II- Key tasks for 2013
Based on the accomplishment of the tasks in 2012 and the set targets of the 2013 socio-economic development passed by the National Assembly, SBV has identified key tasks and solutions in 2013 as follows:
1. Flexibly and synchronously managing the monetary policy tools, ensuring the control of the money supply in line with the orientation of the total liquidity and credit management in order to meet the monetary policy objectives. In particular:
- Managing the SBV interest rates in line with macroeconomic and monetary developments, especially inflation. Continuing to apply the VND ceiling deposit interest rate to stabilize interest rates in the market, considering the removal of ceiling mobilizing interest rates when the money market is stable and the liquidity of the system of credit institutions is improved steadily. In case when 2013 inflation is kept at a lower rate than 2012, SBV will continue to manage the monetary policy in the direction of lowering interest rates in line with the inflation movement.
- Flexibly managing open market operations (OMOs).
- Providing refinancing loans with proper amount, interest rates and maturity for the purposes of supporting the liquidity and economic development in accordance with the prioritized areas of the Government, providing loans to social policy housing borrowers, supporting the process of resolution of bad debts and restructuring the system of credit institution.
2. Solutions of credit management:
- Keeping the 2013 credit growth rate of around 12% with flexible adjustment in accordance with practical movements and condition. The proportion of loans for the discouraged fields will not be controlled; continuing to allow credit institutions to extend short-term loans in foreign currencies for overseas payment for petroleum imports of enterprises without foreign currency income and domestic loans for production and trading of exported goods for enterprises with foreign currency revenues until the end of 2013.
- Coordinating with the Ministry of Construction in issuing and implementing the Regulations on providing loans for the social housing policy borrowers in line with the direction of the Government.
- Continuing to coordinate with ministries and agencies in taking measures to remove difficulties for production and business and support the market; changing the credit structure towards prioritizing capital supply to production of exported goods, agriculture, supporting industries, small and medium enterprises, high-tech enterprises.
- Implementing the credit programs and policies under the direction of the Government and the Prime Minister; coordinating with the Ministry of Agriculture and Rural Development and other relevant ministries and agencies in assessing the achieved results, difficulties and obstacles in the implementation of Decree No.41/2010/ND-CP of the Government in order to advise the Government on revision in line with the reality; and deal with the difficulties and problems of credit extension for the economic sectors.

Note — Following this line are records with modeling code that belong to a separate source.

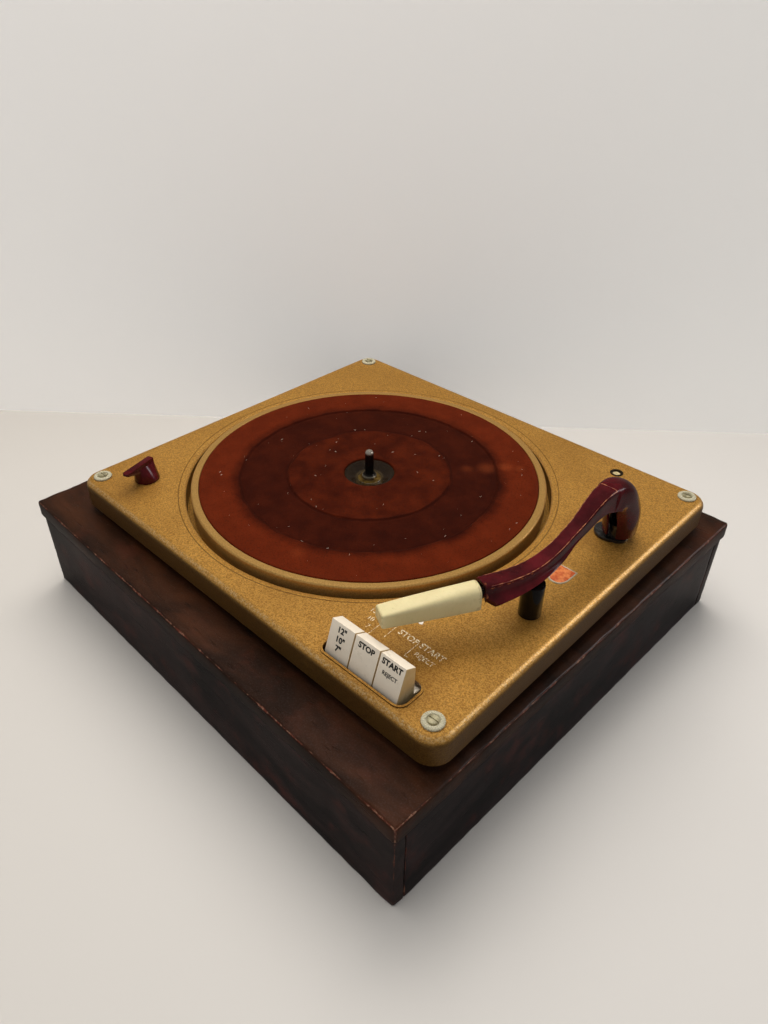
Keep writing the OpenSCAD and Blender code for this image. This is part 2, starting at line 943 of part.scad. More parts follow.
module speed_slide() {
    ramp_start = idler_dist + guide_pin_r + 0.4;
    ramp_end = ramp_start + slide_travel;
    inner_end = ramp_start - 1;
    pin_y = knob_tangent - crank_r * (1 + sin(speed_swing)) / 2;
    pin_x = knob_radial + slide_travel / 2;
    foot_start = knob_radial - 12;
    stud_slot_w = 4.4;
    color(STEEL)
        on_drive(0)
            difference() {
                union() {
                    slab(inner_end, pin_x + 5, guide_offset - bar_half, guide_offset + bar_half, slide_z, ramp_z, 2);
                    slab(foot_start, pin_x + 5, pin_y - 6.5, guide_offset + bar_half, slide_z, ramp_z, 2);
                    translate([0, guide_offset + 2.5, ramp_z - eps])
                        rotate([90, 0, 0])
                            linear_extrude(5)
                                polygon([
                                    [ramp_start, 0], [ramp_end, speed_travel], [ramp_end + 4, speed_travel],
                                    [ramp_end + 4, 0]
                                ]);
                }
                slab(pin_x - crank_pin_r - 0.4, pin_x + crank_pin_r + 0.4, pin_y - 3.2, pin_y + 3.2,
                     slide_z - 1, ramp_z + 1, crank_pin_r);
                slab(stud_dists[0] - stud_slot_w / 2, stud_dists[1] + slide_travel + stud_slot_w / 2,
                     guide_offset - stud_slot_w / 2, guide_offset + stud_slot_w / 2,
                     slide_z - 1, ramp_z + 1, stud_slot_w / 2 - 0.1);
            }
}

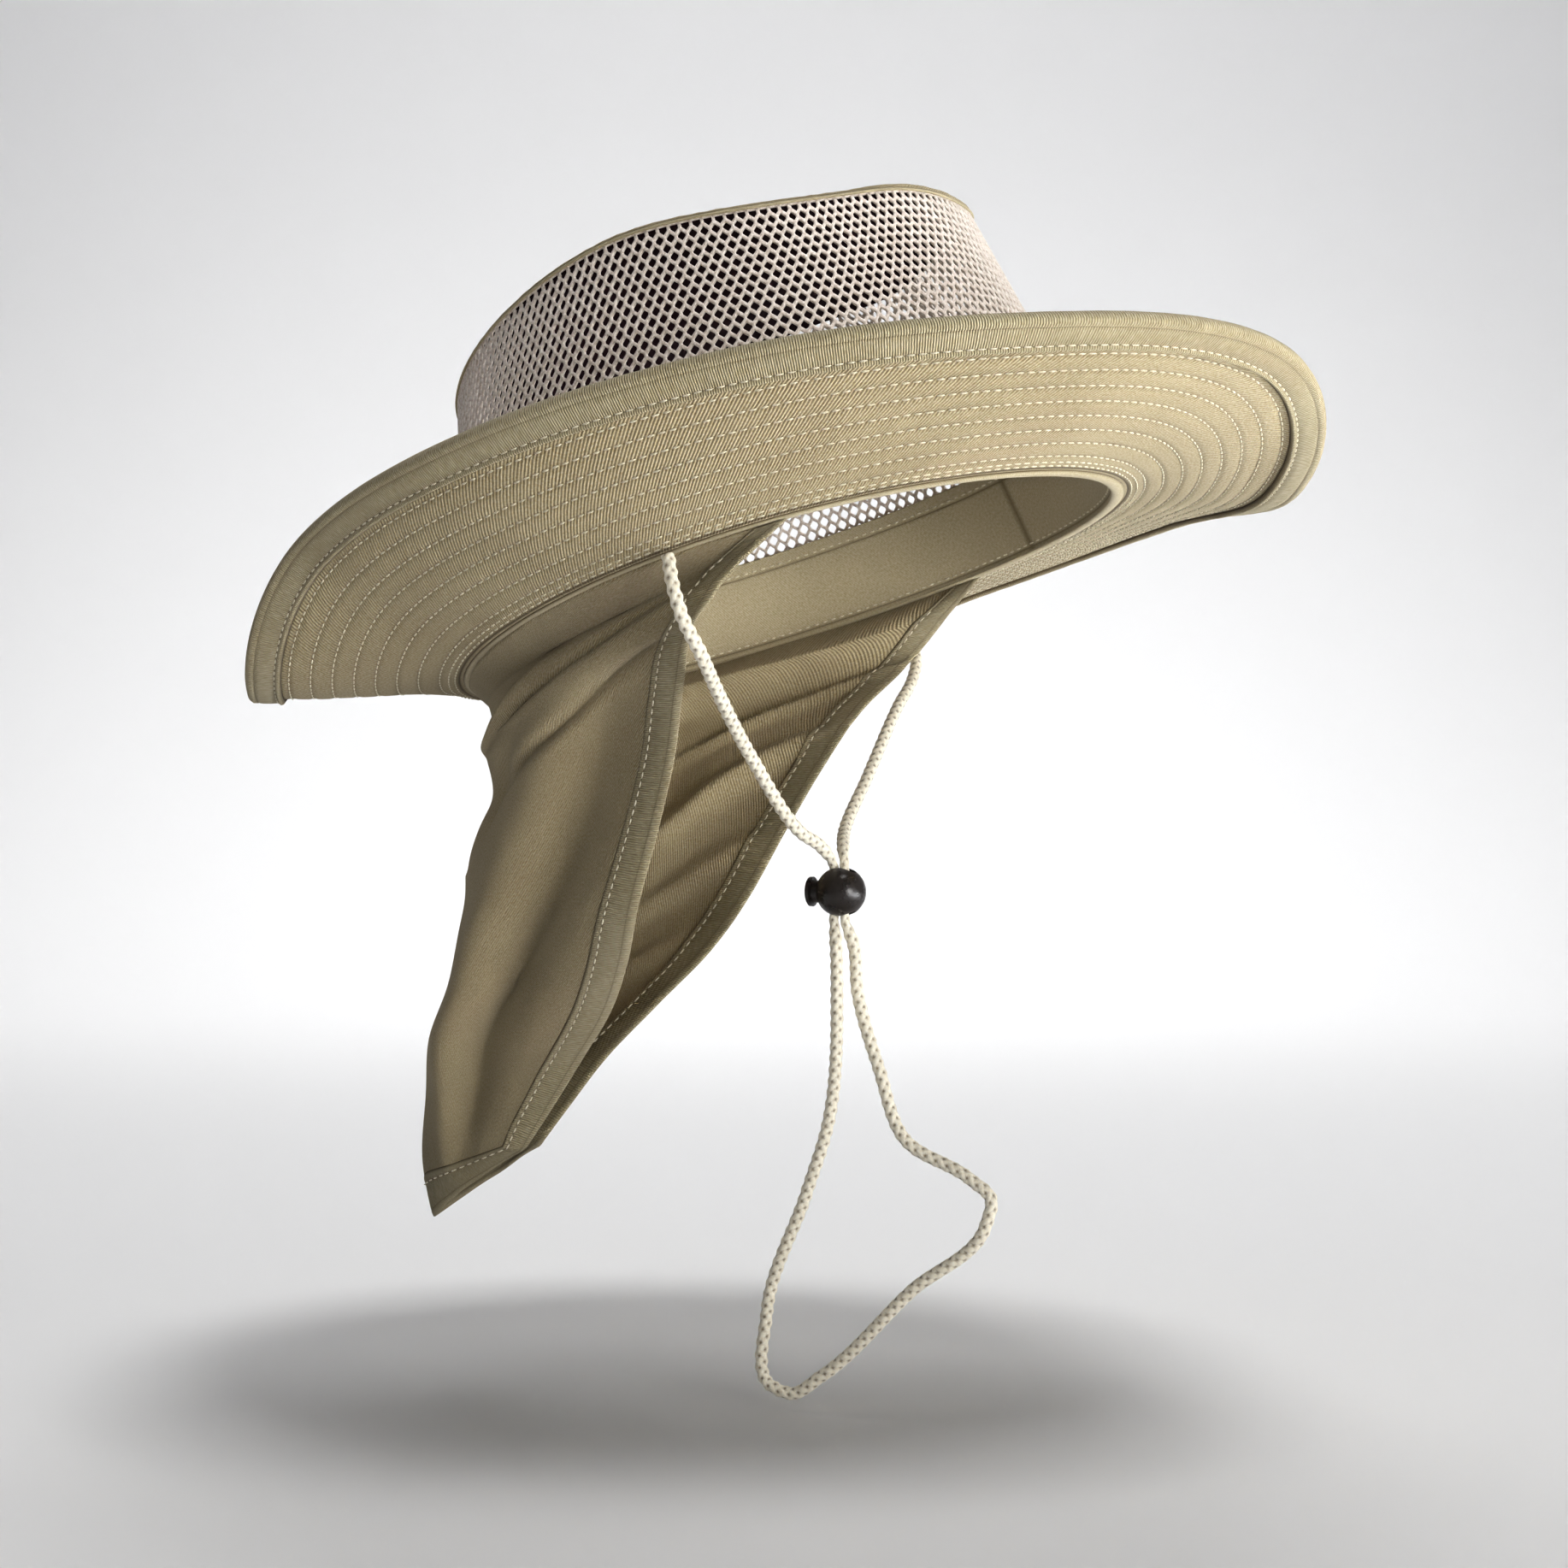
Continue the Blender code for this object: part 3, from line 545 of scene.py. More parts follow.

- Revising and improving the legal documents on credit extension in accordance with the Law on Credit Institutions and the practical conditions with the aim of strictly controlling and ensuring safe credit operations by credit institutions, and limiting arising risks.
3. Flexibly managing the exchange rates and foreign exchange market by market forces, in consistence with the foreign currency supply and demand in the market, macroeconomic balances, and movements of the international balance of payment. Coordinating with ministries and agencies in taking measures to increase the international reserves; strengthening the management and supervision of the foreign currency and gold market, and strictly handling violations, taking measures to reduce dollarization and “goldization” in the economy.
Continuing to strictly organize the gold market, fully convert the relationship of gold mobilization and lending into the trading one. When the gold bar market is relatively stable, SBV will play as the producer and the last-resort trader in the gold bar market, to ensure the smooth operation of the market and increase the gold-denominated international reserves.
4. Improving the quality of statistics and forecasts for planning and managing the monetary policy.
5. Focusing on decisively and synchronously implementing solutions to restructure the system of credit institutions in accordance with the Scheme already approved by the Prime Minister with the following key tasks :
- Implementing the Scheme of NPL Resolution approved by the Government; establishing the Asset Management Company; formulating the Decree on organization and operation of the Asset Management Company.
- Continuing to fully and synchronously assess the actual financial position and credit quality, and identify weaknesses and shortcomings of each credit institution according to the 2013 supervisory plan.
- Synchronously carrying out the regulations related to the safe operations of credit institutions, asset classification, risk provisioning and utilization of risk provisioning; and the rules related to the handling of weak credit institutions to serve as the foundations for more accurate assessment of risks in banking operations and formation of safer standards to prevent risks, especially the risks arising from the group benefit relationship and cross-ownership, and creating the legal framework for dealing with those weak banks which are unable to restructure themselves and those senior managers who have committed serious mistakes in the management and administration of credit institutions.
- Based the results of the 2012 supervision, the assessment of the actual financial condition and performance of credit institutions as well as the new regulations on prudent banking operations to be issued in Quarter I of 2013, SBV will guide the formulation and implementation of the specific restructuring plan for each credit institution in order to do away with weaknesses, shortcomings and violations.
- Continuing to closely monitor the implementation of the bank restructuring plan already approved in 2012 to ensure the implementation of the roadmap as set in the plan.
6. Effectively implementing the 2013 supervision plan approved by the Governor. Inspecting the legal entity of credit institutions, especially the those institutions which are weak in terms of safety and law violations, and those institutions which have not been under supervision for three consecutive years.
7. Strengthening information and communication, and providing full and timely information on the monetary policy management and banking operations.